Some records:
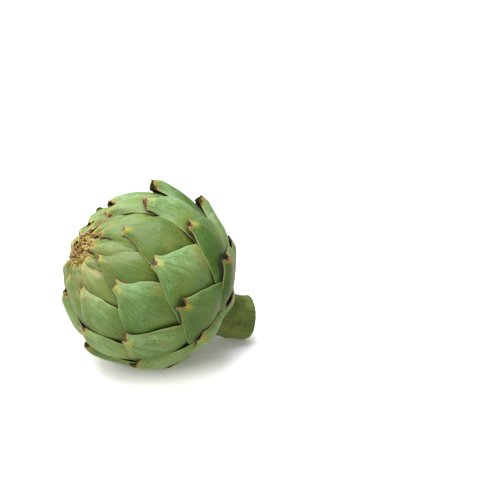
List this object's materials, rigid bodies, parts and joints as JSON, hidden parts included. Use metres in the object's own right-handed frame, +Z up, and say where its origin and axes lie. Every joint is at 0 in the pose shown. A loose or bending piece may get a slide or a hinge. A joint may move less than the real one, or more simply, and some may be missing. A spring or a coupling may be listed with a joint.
{
  "type": "artichoke",
  "caption": "Whole globe artichoke lying on its side, with overlapping bracts in a spiral, a closed crown and a short cut stem.",
  "frame": {"origin": "on the surface it rests on, under the middle of its bounding box", "axes": "+X from the crown towards the cut stem, along its longest extent; +Z up; the head's own axis rises 36 degrees towards -X"},
  "size_m": [0.1116, 0.1045, 0.1013],
  "materials": {
    "bract": "satin",
    "stem": "matte",
    "heart": "satin",
    "choke": "matte",
    "inner_bracts": "satin"
  },
  "bodies": {
    "root": {"stem": "stem", "heart": "heart", "choke": "choke", "inner_bracts": "inner_bracts", "bract_01": "bract", "bract_02": "bract", "bract_03": "bract", "bract_04": "bract", "bract_05": "bract", "bract_06": "bract", "bract_07": "bract", "bract_08": "bract", "bract_09": "bract", "bract_10": "bract", "bract_11": "bract", "bract_12": "bract", "bract_13": "bract", "bract_14": "bract", "bract_15": "bract", "bract_16": "bract", "bract_17": "bract", "bract_18": "bract", "bract_19": "bract", "bract_20": "bract", "bract_21": "bract", "bract_22": "bract", "bract_23": "bract", "bract_24": "bract", "bract_25": "bract", "bract_26": "bract", "bract_27": "bract", "bract_28": "bract", "bract_29": "bract", "bract_30": "bract", "bract_31": "bract", "bract_32": "bract", "bract_33": "bract", "bract_34": "bract", "bract_35": "bract", "bract_36": "bract", "bract_37": "bract", "bract_38": "bract", "bract_39": "bract", "bract_40": "bract", "bract_41": "bract", "bract_42": "bract", "bract_43": "bract", "bract_44": "bract", "bract_45": "bract", "bract_46": "bract", "bract_47": "bract", "bract_48": "bract", "bract_49": "bract", "bract_50": "bract"}
  },
  "joints": []
}
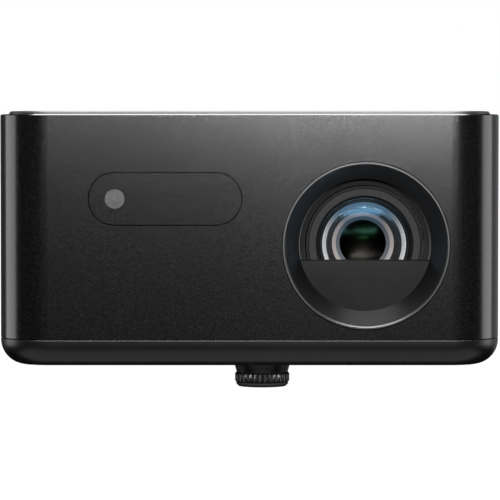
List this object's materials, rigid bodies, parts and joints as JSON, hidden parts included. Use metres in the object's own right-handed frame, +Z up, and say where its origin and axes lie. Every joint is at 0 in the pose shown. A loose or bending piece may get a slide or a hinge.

=== TASK STATEMENT ===
Above are some records; extract every one of them exactly.

=== ANSWER TO THIS PROBLEM ===
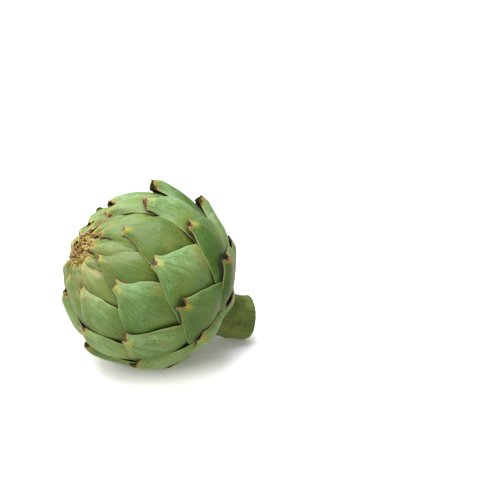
List this object's materials, rigid bodies, parts and joints as JSON, hidden parts included. Use metres in the object's own right-handed frame, +Z up, and say where its origin and axes lie. Every joint is at 0 in the pose shown. A loose or bending piece may get a slide or a hinge. A joint may move less than the real one, or more simply, and some may be missing. A spring or a coupling may be listed with a joint.
{
  "type": "artichoke",
  "caption": "Whole globe artichoke lying on its side, with overlapping bracts in a spiral, a closed crown and a short cut stem.",
  "frame": {"origin": "on the surface it rests on, under the middle of its bounding box", "axes": "+X from the crown towards the cut stem, along its longest extent; +Z up; the head's own axis rises 36 degrees towards -X"},
  "size_m": [0.1116, 0.1045, 0.1013],
  "materials": {
    "bract": "satin",
    "stem": "matte",
    "heart": "satin",
    "choke": "matte",
    "inner_bracts": "satin"
  },
  "bodies": {
    "root": {"stem": "stem", "heart": "heart", "choke": "choke", "inner_bracts": "inner_bracts", "bract_01": "bract", "bract_02": "bract", "bract_03": "bract", "bract_04": "bract", "bract_05": "bract", "bract_06": "bract", "bract_07": "bract", "bract_08": "bract", "bract_09": "bract", "bract_10": "bract", "bract_11": "bract", "bract_12": "bract", "bract_13": "bract", "bract_14": "bract", "bract_15": "bract", "bract_16": "bract", "bract_17": "bract", "bract_18": "bract", "bract_19": "bract", "bract_20": "bract", "bract_21": "bract", "bract_22": "bract", "bract_23": "bract", "bract_24": "bract", "bract_25": "bract", "bract_26": "bract", "bract_27": "bract", "bract_28": "bract", "bract_29": "bract", "bract_30": "bract", "bract_31": "bract", "bract_32": "bract", "bract_33": "bract", "bract_34": "bract", "bract_35": "bract", "bract_36": "bract", "bract_37": "bract", "bract_38": "bract", "bract_39": "bract", "bract_40": "bract", "bract_41": "bract", "bract_42": "bract", "bract_43": "bract", "bract_44": "bract", "bract_45": "bract", "bract_46": "bract", "bract_47": "bract", "bract_48": "bract", "bract_49": "bract", "bract_50": "bract"}
  },
  "joints": []
}
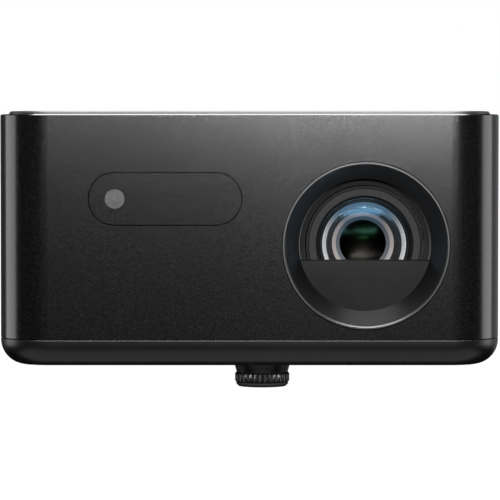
List this object's materials, rigid bodies, parts and joints as JSON, hidden parts included. Use metres in the object's own right-handed frame, +Z up, and say where its origin and axes lie. Every joint is at 0 in the pose shown. A loose or bending piece may get a slide or a hinge.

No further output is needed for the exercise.